Material provided
┄┄┄┄┄┄┄┄┄┄┄┄┄┄┄┄┄┄┄┄
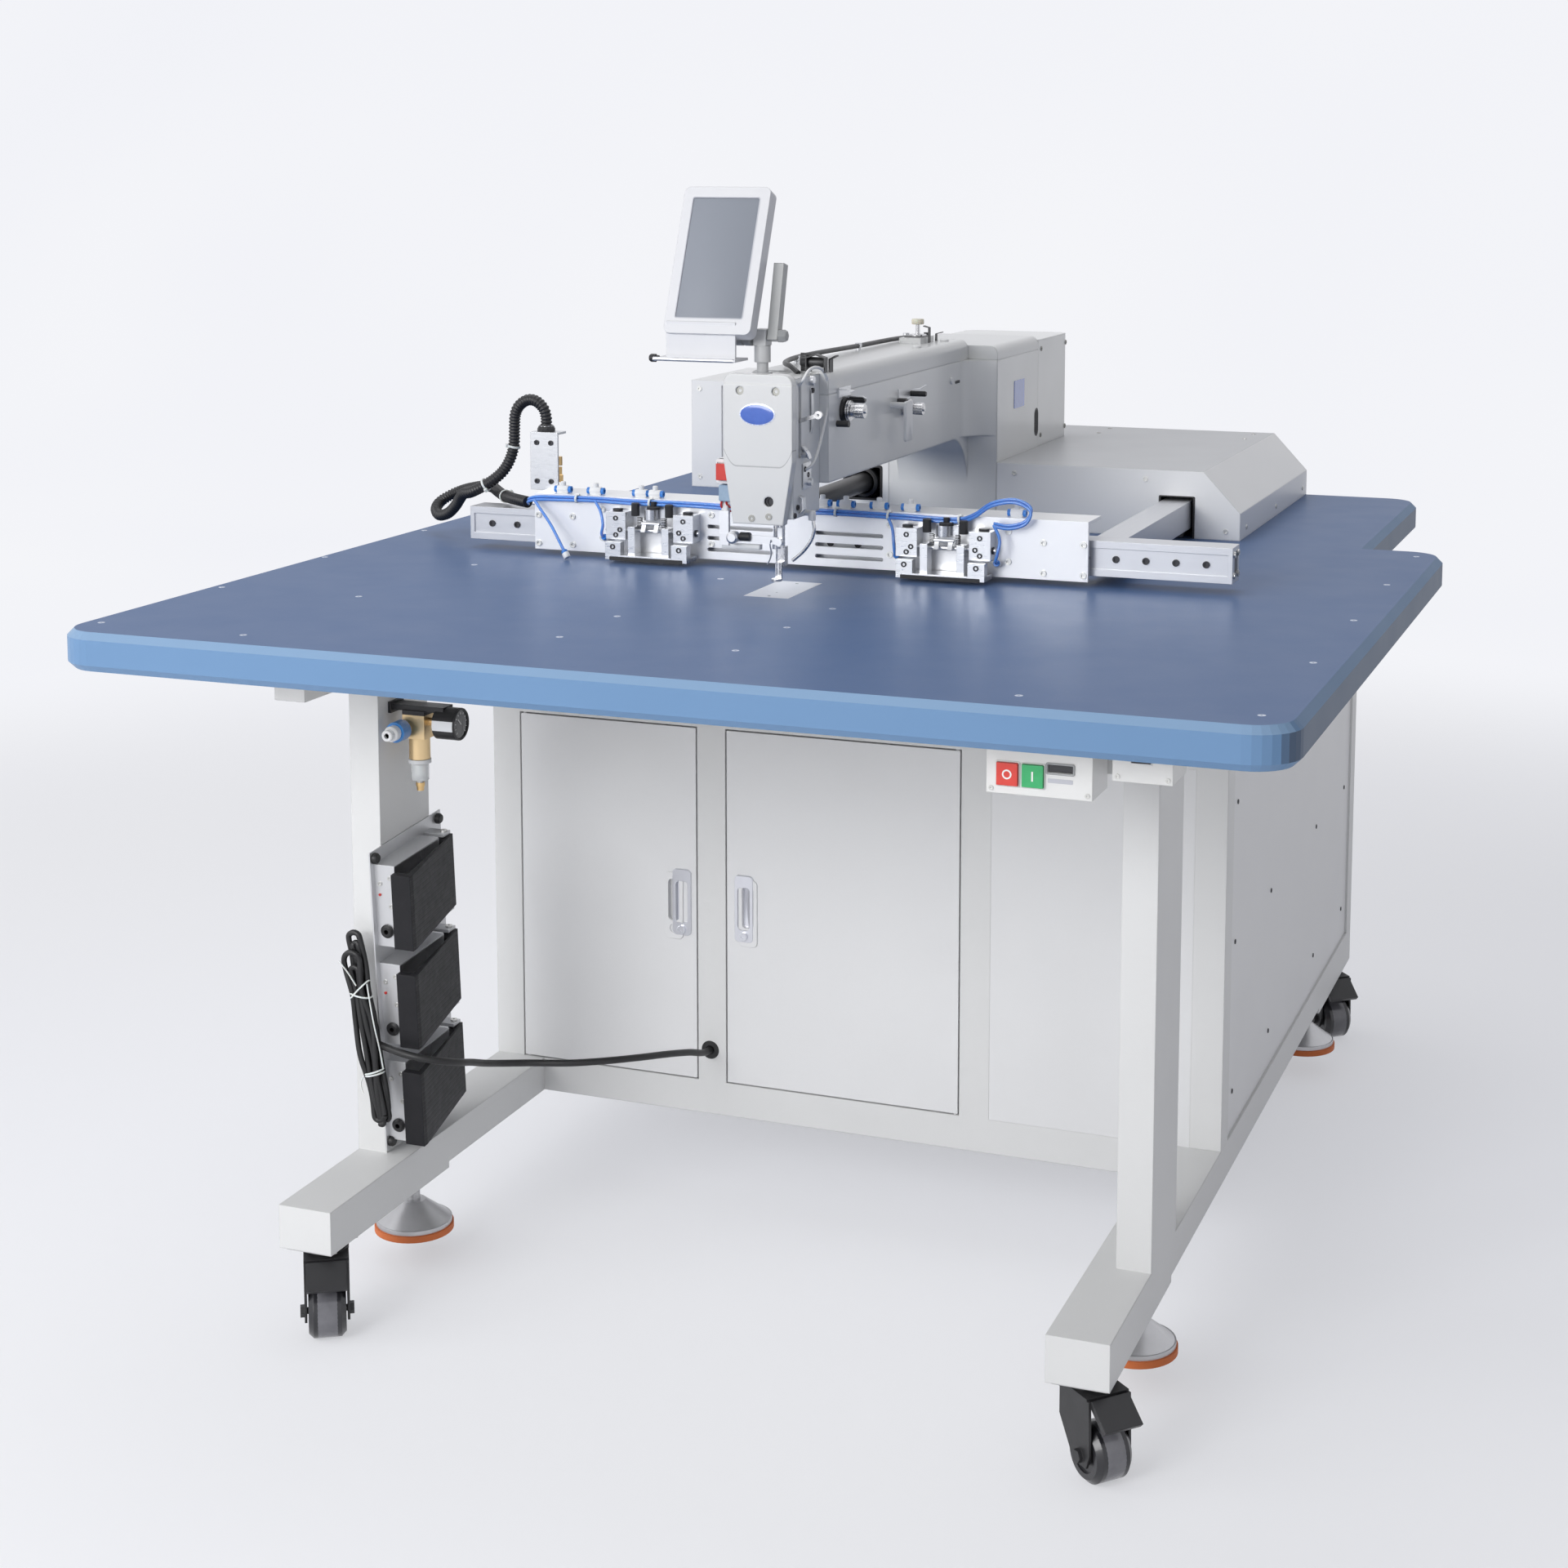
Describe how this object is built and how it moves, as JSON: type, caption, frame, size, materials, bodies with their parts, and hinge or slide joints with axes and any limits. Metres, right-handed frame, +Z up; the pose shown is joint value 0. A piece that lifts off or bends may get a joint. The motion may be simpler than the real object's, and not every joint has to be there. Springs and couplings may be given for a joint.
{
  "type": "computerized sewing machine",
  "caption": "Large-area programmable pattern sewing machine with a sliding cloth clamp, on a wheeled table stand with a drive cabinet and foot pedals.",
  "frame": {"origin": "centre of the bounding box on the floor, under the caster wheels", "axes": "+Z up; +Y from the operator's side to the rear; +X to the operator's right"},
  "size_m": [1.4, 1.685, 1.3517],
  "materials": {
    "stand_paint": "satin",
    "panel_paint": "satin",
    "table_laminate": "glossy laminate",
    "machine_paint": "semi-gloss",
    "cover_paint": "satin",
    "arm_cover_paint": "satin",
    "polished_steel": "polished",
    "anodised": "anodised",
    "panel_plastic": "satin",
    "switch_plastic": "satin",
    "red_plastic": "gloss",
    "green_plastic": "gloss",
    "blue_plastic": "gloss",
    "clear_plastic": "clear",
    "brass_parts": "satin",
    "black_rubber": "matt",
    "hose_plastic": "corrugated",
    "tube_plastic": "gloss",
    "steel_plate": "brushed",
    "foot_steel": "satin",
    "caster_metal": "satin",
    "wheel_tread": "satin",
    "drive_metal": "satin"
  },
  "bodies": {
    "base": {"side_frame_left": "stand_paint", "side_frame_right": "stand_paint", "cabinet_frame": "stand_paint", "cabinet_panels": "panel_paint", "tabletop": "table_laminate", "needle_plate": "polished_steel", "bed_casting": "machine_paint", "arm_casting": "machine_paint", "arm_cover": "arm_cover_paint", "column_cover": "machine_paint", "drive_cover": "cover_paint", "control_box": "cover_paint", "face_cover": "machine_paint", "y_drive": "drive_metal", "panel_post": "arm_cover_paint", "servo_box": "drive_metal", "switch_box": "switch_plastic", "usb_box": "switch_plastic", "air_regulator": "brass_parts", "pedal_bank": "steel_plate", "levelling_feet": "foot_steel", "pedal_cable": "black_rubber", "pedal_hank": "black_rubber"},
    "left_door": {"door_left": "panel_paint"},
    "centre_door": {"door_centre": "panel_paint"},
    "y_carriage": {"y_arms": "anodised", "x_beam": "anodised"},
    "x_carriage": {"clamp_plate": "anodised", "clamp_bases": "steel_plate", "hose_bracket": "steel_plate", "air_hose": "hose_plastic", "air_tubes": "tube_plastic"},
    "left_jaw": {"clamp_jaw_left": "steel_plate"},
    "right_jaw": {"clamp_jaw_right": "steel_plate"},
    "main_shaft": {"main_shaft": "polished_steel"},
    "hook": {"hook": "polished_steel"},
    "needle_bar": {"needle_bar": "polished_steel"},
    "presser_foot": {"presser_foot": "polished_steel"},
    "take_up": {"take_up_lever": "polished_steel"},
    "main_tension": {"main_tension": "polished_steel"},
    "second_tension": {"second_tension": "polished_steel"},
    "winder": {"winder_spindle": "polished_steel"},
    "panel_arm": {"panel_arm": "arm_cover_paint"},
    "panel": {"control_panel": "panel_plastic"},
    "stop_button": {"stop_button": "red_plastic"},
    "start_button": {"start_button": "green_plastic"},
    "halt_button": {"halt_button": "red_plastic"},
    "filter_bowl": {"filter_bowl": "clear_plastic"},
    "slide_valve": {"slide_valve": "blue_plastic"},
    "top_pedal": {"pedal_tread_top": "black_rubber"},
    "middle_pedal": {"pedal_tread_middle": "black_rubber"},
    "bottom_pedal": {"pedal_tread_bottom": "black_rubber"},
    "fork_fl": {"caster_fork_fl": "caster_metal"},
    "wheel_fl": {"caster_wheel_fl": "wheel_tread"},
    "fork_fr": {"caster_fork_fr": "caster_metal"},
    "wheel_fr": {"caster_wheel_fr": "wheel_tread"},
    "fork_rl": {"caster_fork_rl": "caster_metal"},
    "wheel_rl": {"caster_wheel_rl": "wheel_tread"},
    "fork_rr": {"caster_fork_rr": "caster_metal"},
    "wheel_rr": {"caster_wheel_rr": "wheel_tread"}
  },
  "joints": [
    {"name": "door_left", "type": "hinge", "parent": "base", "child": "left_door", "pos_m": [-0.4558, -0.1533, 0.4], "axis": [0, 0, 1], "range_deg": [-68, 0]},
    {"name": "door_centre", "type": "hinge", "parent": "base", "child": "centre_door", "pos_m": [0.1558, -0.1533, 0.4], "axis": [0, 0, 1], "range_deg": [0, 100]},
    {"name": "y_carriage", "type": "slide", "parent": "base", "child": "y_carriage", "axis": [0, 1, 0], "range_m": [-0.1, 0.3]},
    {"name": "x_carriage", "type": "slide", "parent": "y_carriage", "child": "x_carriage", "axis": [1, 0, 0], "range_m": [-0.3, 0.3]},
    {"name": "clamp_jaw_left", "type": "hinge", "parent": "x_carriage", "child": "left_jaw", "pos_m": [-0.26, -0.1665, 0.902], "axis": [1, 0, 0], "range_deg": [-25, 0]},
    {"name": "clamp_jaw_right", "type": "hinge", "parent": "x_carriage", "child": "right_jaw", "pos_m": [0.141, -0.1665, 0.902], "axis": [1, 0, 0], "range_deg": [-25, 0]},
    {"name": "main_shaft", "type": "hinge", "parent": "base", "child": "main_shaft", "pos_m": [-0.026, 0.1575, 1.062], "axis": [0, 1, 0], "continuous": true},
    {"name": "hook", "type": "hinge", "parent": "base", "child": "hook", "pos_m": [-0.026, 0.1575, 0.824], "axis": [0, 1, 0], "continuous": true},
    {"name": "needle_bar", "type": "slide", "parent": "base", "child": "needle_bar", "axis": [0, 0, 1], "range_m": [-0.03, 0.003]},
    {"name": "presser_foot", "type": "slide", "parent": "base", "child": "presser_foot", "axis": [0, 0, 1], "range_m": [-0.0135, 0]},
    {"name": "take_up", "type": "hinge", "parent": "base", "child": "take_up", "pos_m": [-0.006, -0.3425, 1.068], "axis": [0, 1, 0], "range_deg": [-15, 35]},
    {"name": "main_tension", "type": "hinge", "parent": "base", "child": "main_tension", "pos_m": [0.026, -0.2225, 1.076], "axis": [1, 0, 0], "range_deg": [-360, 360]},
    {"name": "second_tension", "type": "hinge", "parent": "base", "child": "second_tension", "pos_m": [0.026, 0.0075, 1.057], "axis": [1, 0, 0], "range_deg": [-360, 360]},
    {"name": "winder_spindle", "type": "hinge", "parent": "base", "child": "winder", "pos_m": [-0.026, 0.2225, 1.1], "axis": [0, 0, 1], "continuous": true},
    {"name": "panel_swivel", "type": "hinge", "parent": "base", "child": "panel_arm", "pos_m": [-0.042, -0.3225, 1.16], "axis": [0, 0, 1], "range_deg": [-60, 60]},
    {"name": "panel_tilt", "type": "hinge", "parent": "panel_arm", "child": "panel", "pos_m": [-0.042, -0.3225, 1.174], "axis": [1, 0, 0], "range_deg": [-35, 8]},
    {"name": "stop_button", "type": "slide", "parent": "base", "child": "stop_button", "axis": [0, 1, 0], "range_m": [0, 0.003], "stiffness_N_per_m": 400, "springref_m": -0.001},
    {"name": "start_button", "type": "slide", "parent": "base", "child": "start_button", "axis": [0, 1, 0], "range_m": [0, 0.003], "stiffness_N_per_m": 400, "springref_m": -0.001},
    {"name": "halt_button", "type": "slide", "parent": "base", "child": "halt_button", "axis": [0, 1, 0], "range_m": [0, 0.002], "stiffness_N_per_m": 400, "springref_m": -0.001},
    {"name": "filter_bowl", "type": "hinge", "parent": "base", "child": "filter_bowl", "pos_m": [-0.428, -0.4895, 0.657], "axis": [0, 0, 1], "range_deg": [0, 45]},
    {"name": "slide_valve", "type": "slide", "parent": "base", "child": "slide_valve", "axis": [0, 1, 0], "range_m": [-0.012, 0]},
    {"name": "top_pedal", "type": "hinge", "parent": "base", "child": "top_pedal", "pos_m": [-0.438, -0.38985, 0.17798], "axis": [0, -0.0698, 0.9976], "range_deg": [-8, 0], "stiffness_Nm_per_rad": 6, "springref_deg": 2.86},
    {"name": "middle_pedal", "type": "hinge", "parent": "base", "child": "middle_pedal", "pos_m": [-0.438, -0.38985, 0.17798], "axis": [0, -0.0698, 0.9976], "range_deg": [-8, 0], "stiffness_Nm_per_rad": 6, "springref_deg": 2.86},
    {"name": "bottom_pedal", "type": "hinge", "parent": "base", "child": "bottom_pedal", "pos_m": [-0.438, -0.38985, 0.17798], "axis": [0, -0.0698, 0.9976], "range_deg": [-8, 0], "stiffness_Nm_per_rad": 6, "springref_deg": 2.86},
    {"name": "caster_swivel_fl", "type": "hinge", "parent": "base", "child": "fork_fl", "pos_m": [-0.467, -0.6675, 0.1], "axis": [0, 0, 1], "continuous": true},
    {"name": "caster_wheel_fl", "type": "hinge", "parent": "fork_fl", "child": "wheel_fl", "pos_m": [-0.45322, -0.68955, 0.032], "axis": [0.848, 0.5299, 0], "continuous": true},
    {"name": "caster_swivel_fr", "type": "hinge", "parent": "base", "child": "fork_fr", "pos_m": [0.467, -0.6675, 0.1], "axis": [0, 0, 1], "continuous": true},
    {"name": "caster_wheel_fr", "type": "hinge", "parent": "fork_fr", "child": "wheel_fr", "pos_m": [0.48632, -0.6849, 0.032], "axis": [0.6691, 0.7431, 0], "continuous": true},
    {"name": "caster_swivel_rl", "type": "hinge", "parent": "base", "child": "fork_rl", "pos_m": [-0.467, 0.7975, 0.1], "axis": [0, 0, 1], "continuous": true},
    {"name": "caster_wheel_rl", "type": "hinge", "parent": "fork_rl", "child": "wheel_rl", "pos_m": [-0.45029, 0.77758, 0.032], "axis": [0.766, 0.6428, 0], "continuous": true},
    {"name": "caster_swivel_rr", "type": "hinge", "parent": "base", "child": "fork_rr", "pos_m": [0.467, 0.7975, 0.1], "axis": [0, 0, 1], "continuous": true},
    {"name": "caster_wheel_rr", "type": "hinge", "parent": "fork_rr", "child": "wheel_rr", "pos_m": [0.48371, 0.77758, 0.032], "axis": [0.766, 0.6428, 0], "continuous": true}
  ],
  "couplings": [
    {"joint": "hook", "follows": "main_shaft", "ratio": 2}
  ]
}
┄┄┄┄┄┄┄┄┄┄┄┄┄┄┄┄┄┄┄┄
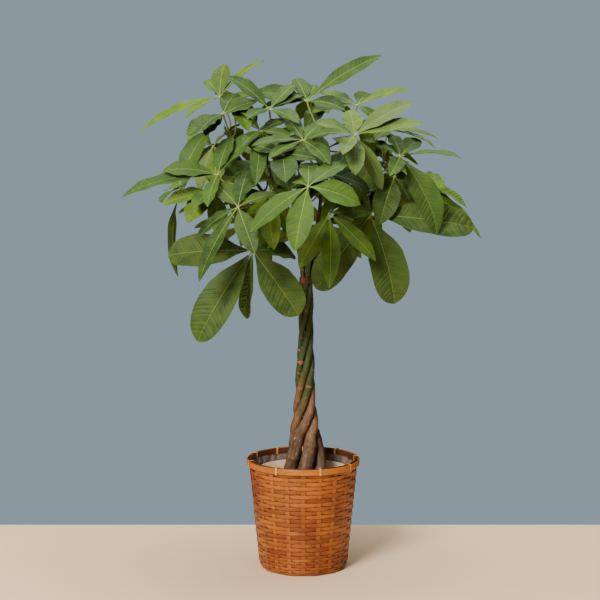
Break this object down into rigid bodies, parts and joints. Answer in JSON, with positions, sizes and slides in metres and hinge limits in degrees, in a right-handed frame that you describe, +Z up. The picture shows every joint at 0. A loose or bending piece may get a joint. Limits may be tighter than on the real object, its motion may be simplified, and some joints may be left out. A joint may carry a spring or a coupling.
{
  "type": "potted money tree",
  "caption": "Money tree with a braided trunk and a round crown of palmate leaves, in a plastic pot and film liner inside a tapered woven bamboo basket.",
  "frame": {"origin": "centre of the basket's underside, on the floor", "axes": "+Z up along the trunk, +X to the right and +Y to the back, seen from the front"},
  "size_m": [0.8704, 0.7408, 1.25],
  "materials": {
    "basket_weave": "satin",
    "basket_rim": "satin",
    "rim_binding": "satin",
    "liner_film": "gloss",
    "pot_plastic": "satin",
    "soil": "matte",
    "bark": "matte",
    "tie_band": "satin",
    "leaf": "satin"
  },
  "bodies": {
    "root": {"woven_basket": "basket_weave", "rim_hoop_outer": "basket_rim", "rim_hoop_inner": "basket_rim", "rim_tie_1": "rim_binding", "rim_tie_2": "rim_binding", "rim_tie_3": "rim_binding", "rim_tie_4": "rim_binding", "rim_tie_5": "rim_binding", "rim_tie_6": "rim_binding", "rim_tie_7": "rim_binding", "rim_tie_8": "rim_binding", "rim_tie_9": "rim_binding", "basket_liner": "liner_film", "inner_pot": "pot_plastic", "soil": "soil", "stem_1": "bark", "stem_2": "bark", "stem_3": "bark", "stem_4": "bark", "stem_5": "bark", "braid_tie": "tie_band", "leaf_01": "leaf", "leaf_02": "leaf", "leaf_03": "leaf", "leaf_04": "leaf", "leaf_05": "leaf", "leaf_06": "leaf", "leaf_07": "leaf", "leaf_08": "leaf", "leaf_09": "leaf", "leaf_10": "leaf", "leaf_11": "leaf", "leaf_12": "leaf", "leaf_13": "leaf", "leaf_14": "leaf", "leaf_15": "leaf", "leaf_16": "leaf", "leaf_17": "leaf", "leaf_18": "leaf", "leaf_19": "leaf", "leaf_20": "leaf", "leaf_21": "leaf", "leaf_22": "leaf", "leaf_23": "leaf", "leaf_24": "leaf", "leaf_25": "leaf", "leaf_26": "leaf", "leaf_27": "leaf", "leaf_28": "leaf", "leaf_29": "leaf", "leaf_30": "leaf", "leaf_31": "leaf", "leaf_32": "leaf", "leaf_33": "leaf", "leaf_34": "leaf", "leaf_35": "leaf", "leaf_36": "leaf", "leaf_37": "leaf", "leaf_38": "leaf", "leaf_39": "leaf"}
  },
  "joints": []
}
┄┄┄┄┄┄┄┄┄┄┄┄┄┄┄┄┄┄┄┄
Request
Pick out every line of the listing containing the word "limits", and show those lines.

Complete response
Describe how this object is built and how it moves, as JSON: type, caption, frame, size, materials, bodies with their parts, and hinge or slide joints with axes and any limits. Metres, right-handed frame, +Z up; the pose shown is joint value 0. A piece that lifts off or bends may get a joint. The motion may be simpler than the real object's, and not every joint has to be there. Springs and couplings may be given for a joint.
Break this object down into rigid bodies, parts and joints. Answer in JSON, with positions, sizes and slides in metres and hinge limits in degrees, in a right-handed frame that you describe, +Z up. The picture shows every joint at 0. A loose or bending piece may get a joint. Limits may be tighter than on the real object, its motion may be simplified, and some joints may be left out. A joint may carry a spring or a coupling.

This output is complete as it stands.